[SUPPLIED DATA start]
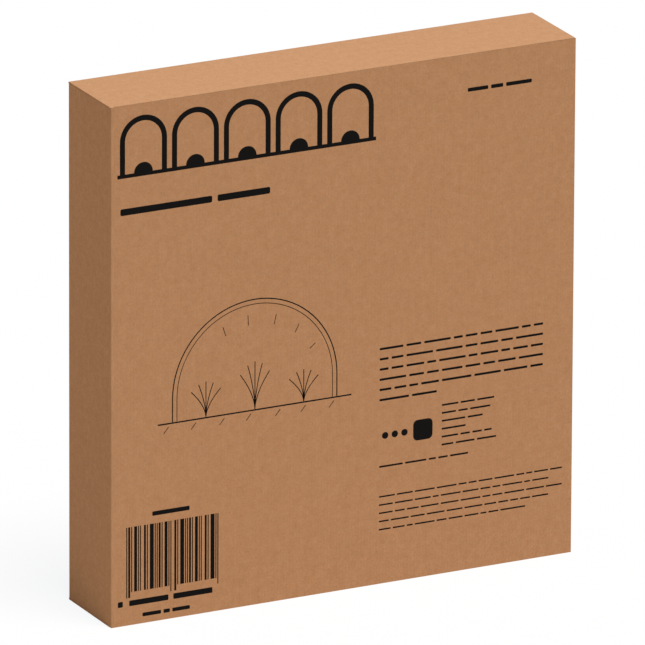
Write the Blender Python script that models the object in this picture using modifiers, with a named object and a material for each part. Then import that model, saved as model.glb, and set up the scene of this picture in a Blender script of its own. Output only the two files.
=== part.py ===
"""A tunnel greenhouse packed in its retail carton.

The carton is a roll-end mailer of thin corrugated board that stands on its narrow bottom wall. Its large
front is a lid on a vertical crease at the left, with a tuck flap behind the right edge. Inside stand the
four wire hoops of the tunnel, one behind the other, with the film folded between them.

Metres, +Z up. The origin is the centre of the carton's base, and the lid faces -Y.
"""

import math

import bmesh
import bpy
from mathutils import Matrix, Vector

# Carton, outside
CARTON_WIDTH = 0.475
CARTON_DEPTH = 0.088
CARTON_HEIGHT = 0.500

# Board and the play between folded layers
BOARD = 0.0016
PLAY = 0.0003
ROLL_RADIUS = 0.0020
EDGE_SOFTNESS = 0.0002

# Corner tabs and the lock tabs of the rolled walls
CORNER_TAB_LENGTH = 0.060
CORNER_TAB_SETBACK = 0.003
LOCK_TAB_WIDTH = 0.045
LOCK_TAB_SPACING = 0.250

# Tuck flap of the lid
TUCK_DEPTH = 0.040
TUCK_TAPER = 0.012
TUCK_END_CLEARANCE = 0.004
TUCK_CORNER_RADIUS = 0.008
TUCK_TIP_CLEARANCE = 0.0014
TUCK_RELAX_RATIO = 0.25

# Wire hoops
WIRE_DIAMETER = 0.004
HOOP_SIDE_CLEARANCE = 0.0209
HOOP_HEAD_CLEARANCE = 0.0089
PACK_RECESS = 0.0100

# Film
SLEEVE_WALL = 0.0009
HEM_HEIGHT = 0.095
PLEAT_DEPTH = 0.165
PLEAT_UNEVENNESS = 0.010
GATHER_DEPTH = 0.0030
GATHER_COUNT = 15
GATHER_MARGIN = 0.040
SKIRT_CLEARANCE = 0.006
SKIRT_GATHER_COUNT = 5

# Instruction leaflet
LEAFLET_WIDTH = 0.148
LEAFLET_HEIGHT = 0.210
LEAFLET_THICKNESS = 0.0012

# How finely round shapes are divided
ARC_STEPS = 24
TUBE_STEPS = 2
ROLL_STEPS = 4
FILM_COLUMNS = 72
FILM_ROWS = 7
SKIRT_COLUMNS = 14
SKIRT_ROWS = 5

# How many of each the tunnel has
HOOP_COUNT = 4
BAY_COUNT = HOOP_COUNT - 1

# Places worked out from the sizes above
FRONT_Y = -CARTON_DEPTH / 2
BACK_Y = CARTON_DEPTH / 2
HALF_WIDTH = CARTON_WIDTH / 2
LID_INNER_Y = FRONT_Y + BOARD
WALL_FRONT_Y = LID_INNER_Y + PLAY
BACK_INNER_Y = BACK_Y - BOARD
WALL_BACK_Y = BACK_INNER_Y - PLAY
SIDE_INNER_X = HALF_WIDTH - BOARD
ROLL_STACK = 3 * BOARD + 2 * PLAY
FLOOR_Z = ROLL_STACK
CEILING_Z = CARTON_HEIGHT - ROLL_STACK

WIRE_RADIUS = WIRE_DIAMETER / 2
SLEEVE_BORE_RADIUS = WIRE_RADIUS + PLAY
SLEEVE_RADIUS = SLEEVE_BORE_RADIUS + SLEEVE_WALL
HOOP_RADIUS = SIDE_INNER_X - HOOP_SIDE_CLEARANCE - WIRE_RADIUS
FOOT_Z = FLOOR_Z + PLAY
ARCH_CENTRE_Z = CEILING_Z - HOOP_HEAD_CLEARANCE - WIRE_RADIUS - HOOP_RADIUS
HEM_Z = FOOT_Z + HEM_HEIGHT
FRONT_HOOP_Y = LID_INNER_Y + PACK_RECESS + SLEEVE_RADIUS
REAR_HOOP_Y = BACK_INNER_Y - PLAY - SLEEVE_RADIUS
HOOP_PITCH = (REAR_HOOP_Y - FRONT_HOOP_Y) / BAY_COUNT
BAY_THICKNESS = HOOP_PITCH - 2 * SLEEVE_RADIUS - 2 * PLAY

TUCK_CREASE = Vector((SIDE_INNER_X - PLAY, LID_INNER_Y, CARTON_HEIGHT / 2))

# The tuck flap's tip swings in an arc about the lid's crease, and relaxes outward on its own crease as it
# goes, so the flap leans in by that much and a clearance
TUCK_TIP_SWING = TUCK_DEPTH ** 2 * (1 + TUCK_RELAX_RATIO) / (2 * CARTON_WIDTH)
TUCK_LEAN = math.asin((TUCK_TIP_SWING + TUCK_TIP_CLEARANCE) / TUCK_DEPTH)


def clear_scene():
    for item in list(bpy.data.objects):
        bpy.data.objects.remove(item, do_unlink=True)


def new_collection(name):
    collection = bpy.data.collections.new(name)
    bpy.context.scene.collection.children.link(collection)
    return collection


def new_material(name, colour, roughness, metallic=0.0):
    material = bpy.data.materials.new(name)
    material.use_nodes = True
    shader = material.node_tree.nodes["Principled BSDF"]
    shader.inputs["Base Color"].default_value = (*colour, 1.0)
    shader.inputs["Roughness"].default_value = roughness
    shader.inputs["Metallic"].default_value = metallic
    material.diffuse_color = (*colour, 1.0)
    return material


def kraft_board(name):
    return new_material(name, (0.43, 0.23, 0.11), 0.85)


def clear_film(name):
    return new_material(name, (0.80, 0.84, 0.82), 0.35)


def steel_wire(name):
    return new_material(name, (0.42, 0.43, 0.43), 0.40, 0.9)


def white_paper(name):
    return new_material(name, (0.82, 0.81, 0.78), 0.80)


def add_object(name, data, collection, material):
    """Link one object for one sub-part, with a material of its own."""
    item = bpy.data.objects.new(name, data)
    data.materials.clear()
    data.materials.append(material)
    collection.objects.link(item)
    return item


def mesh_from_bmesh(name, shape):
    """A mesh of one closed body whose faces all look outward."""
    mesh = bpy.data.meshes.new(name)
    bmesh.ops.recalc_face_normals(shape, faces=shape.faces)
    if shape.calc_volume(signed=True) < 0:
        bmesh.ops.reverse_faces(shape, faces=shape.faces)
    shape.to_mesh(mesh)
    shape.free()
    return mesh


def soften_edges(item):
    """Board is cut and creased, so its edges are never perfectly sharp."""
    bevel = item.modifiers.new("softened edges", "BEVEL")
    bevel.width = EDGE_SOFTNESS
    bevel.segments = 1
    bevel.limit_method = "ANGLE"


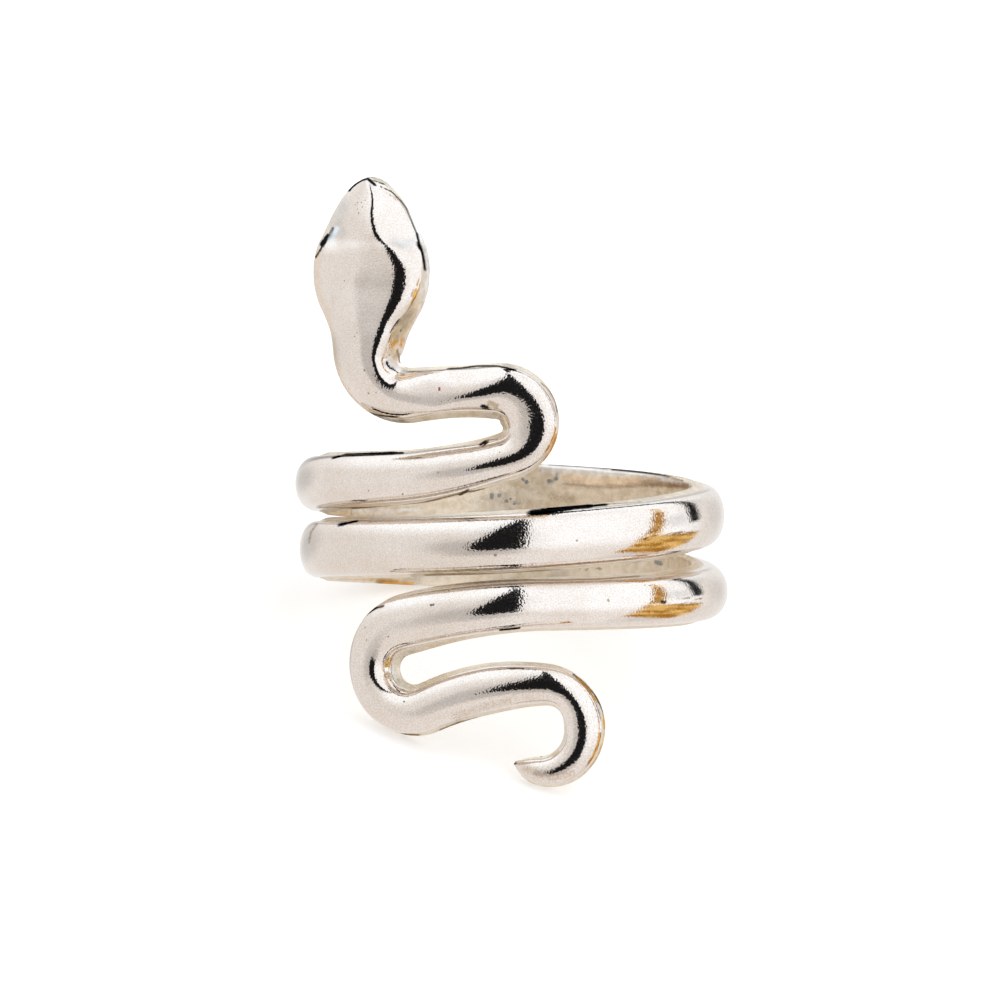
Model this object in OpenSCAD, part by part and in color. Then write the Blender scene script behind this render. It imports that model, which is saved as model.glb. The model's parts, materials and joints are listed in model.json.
[SUPPLIED DATA end]
## YOUR GOAL
Your output should consist solely of the lines from the beginning of the entries through the line containing "CARTON_HEIGHT = 0.500", reproduced exactly.

## EXPECTED ANSWER
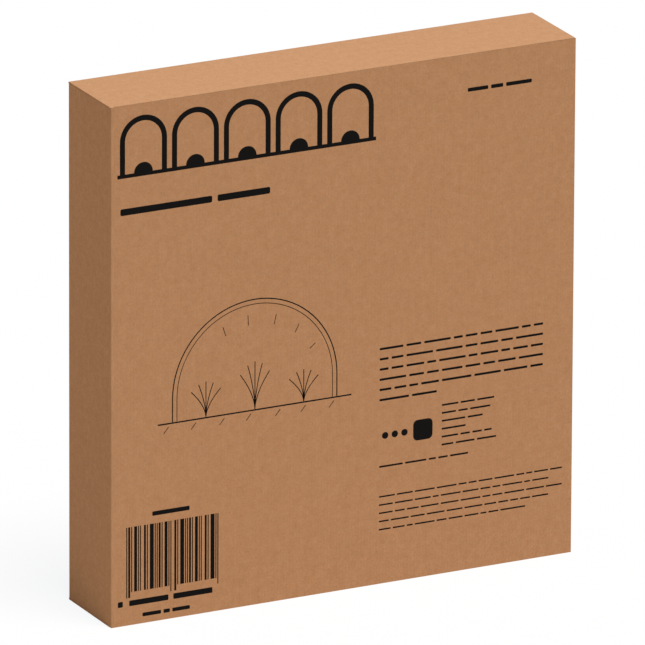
Write the Blender Python script that models the object in this picture using modifiers, with a named object and a material for each part. Then import that model, saved as model.glb, and set up the scene of this picture in a Blender script of its own. Output only the two files.
=== part.py ===
"""A tunnel greenhouse packed in its retail carton.

The carton is a roll-end mailer of thin corrugated board that stands on its narrow bottom wall. Its large
front is a lid on a vertical crease at the left, with a tuck flap behind the right edge. Inside stand the
four wire hoops of the tunnel, one behind the other, with the film folded between them.

Metres, +Z up. The origin is the centre of the carton's base, and the lid faces -Y.
"""

import math

import bmesh
import bpy
from mathutils import Matrix, Vector

# Carton, outside
CARTON_WIDTH = 0.475
CARTON_DEPTH = 0.088
CARTON_HEIGHT = 0.500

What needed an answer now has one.